London Arbitration 4/22


A vessel was chartered on an amended NYPE for a time charter trip via Indonesia to South China. At 15:20 on 4 March 2020, the vessel arrived at China’s discharge port pilot station. Three pilots boarded. At owners’ instruction, the vessel’s third officer checked their temperatures with an infrared (non-medical) thermometer. 

All three pilots’ temperatures surpassed 37.5 ºC, the owners’ allowed maximum. The master directed the pilots’ temperatures be retaken with a mercury thermometer. The pilots refused and disembarked at 15:30 on 4 March, causing a standoff between the pilot company and the master. 

The pilot company refused to send new pilots until an apology was received, saying the temperature readings from their station were sufficient. Two days later, on 6 March, the owners apologized to the pilot company. New pilots boarded on 13 March at 10:48 and brought the vessel into berth. No further conflicts occurred.

The delay from 4 March to 13 March created a dispute between owners and charterers. The owners included US$50,901.92 on their final balance of account and the charterers counterclaimed for US$33,581.05.

The pertinent provisions of the charterparty were in relevant part:

   “8. The Captain shall prosecute his voyages with due despatch and shall render all customary assistance with the ship’s crew and boats. The Captain (although appointed by the Owners) shall be under the orders and directions of the Charterers as regards employment and agency … 

   15. In the event of loss of time from deficiency and/or default of officers or crew … the payment of hire and overtime, if any, shall cease at the time thereby lost. … Should the vessel deviate or put back during a voyage, contrary to the orders or directions of the Charterers…the hire is to be suspended from the time of her deviating or putting back until she is again in the same or equidistant position from the destination and the voyage resumed therefrom … 

   25. Navigation

   The Owners shall remain responsible for the navigation of the vessel, acts of pilots and tug boats, insurance, crew, and all other similar matters, same as when trading for their own account. … 

   58. Deviation/Put Back

   Should the vessel put back whilst on voyage by reason of … the refusal of the Captain, Officers or crew to do their duties without any specific or valid ground for rejection, or any Owners’ matters… the payment of hire shall be suspended from the time of inefficiency in port or at sea until the vessel is again efficient in the same position or regains a point of progress equivalent to that the hire ceased hereunder …”

The charterers claimed the vessel was off-hire from 4 March to 13 March, per clauses 15 and 58. The master’s responsibility was to receive the pilots. His refusal caused “default” and constituted a “refusal by officers to perform all or part of their duties…” (The Saldanha [2011] 1 Lloyd’s Rep 187) Furthermore, his confrontational actions resulted in the vessel losing her berthing slot and delayed berthing for over a week. (Clause 15) 

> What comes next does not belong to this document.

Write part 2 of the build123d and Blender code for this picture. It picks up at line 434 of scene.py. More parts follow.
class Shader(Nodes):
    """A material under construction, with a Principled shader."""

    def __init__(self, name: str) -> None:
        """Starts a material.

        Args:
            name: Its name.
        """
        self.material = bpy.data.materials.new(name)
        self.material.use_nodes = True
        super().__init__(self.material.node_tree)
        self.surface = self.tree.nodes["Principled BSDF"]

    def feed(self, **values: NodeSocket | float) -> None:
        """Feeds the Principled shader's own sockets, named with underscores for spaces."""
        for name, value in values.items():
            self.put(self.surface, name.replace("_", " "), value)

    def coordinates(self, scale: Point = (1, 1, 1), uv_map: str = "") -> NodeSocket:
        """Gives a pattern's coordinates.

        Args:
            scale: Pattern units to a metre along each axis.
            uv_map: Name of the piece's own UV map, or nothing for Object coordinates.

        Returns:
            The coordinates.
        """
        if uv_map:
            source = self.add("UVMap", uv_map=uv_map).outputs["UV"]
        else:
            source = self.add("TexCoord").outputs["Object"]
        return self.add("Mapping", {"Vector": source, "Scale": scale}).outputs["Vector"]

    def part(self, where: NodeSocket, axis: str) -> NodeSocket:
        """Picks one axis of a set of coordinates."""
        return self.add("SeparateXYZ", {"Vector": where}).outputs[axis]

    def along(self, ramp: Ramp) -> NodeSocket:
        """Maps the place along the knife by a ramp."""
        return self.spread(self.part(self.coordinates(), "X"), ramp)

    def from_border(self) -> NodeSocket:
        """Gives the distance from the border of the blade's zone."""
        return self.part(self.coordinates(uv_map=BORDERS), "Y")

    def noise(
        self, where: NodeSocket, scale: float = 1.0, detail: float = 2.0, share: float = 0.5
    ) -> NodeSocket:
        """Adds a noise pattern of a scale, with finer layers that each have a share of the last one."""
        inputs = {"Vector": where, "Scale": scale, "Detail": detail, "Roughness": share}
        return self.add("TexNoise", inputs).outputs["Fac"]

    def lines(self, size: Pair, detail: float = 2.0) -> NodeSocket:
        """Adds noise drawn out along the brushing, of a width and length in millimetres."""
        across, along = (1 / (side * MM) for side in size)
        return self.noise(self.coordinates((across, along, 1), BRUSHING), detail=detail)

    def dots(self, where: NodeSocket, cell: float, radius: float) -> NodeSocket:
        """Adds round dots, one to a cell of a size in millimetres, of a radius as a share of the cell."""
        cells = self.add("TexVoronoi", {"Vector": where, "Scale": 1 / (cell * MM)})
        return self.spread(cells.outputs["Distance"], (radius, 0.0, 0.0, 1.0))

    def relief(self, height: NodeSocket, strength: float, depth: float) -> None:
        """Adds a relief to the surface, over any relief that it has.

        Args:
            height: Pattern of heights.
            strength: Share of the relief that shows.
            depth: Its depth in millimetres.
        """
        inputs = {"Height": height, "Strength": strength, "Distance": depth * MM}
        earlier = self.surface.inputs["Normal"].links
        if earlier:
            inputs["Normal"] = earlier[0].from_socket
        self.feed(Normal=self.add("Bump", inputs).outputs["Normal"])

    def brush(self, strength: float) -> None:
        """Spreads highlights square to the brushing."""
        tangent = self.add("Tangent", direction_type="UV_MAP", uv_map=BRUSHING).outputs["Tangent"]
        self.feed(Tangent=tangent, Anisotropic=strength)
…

The owners countered this, claiming the vessel was not off-hire, for the master’s actions were reasonable, and he could refuse orders which could endanger the safety of the ship, its crew, and cargo.

They also asserted the vessel was “put back” because the owners were obligated to berth on 4 March. Denying the pilots’ embarkment was a failure to meet this charterparty obligation. (Clause 58). In addition, the charterers were not responsible for paying hire from the “time of inefficiency in port” until the vessel was “again efficient in the same position” because the owners deliberately chose not to deliver the vessel. Finally, they cited clause 8, insisting the owners’ actions were in direct breach of the charterparty, for they violated the charterers’ orders regarding hire.

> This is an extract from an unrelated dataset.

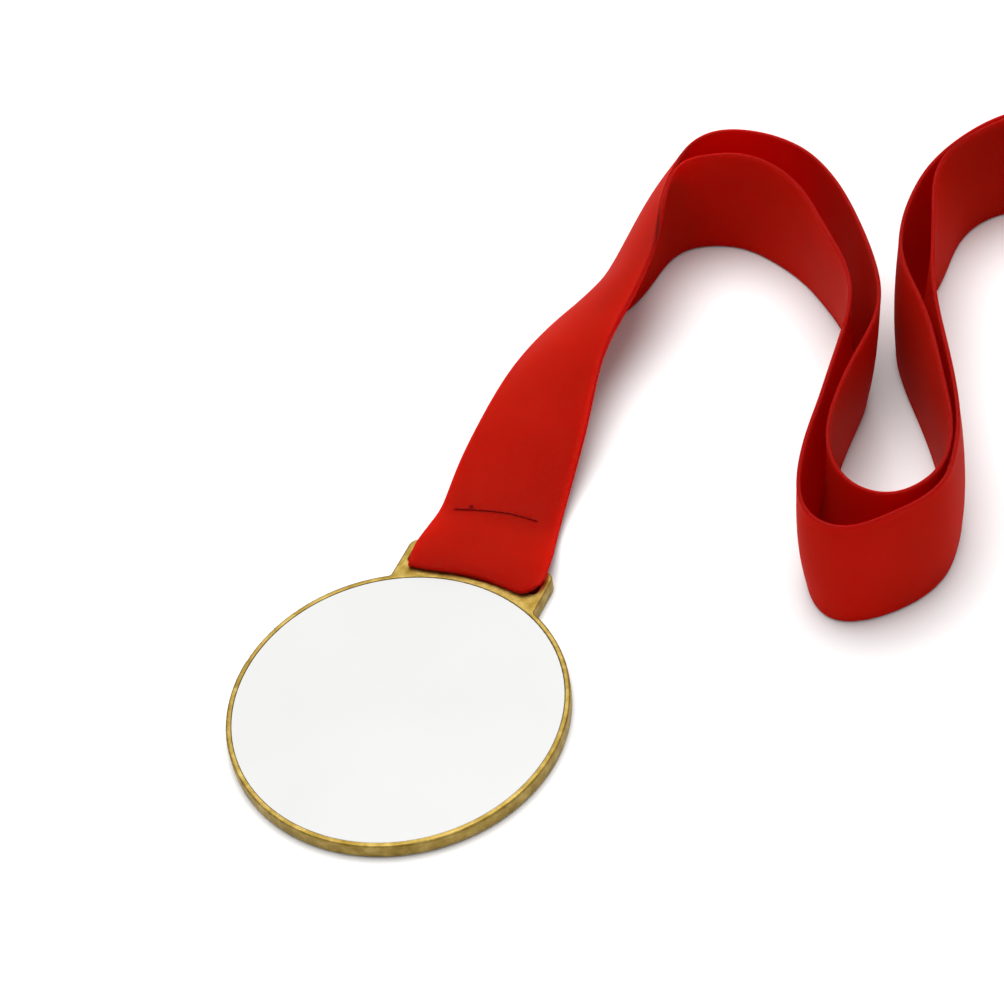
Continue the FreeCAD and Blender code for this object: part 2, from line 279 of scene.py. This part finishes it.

The owners countered this, claiming the vessel was not off-hire, for the master’s actions were reasonable, and he could refuse orders which could endanger the safety of the ship, its crew, and cargo. (The Hill Harmony [2001] 1 Lloyd’s Rep 147). They stated the master followed company policy and was not in “default” of duty to the owners.

The owners also insisted no put back had occurred and that the vessel remained in service during the delay. Since the vessel did not leave the geographic location outside of the original schedule, the charterers should not expect immediate compliance with their orders. (The Houda [1994] 2 Lloyd’s Rep 541). Moreover, clause 25 did not apply for this was not an act of navigation, but rather Covid-19 safety protocols.

The tribunal maintained their decision would be based on the provisions of the charterparty and the actions of the parties, without consideration of the Covid pandemic. They decided there was no “default of officers or crew” per definition from The Saldanha because the master and third mate were following owner Covid protocols. They also held clause 58 did not apply for the officers did not refuse to perform their duties.

The tribunal ruled the responsibility for the delay belonged to the owners. The charterers’ expectation that pilots be allowed to board and take the vessel into berth was within the scope of hire and, while unfortunate, the Covid pandemic did not allow the owners to implement new policies and protocols without adequate notice and agreement from the charterers. The delay to berth was a breach of clause 8 and a failure by the master and owners to “prosecute the voyage with due dispatch.”

The charterers were entitled to the sum of US$33,581.05, with interest and costs, to recover the value of hire and bunkers for lost time.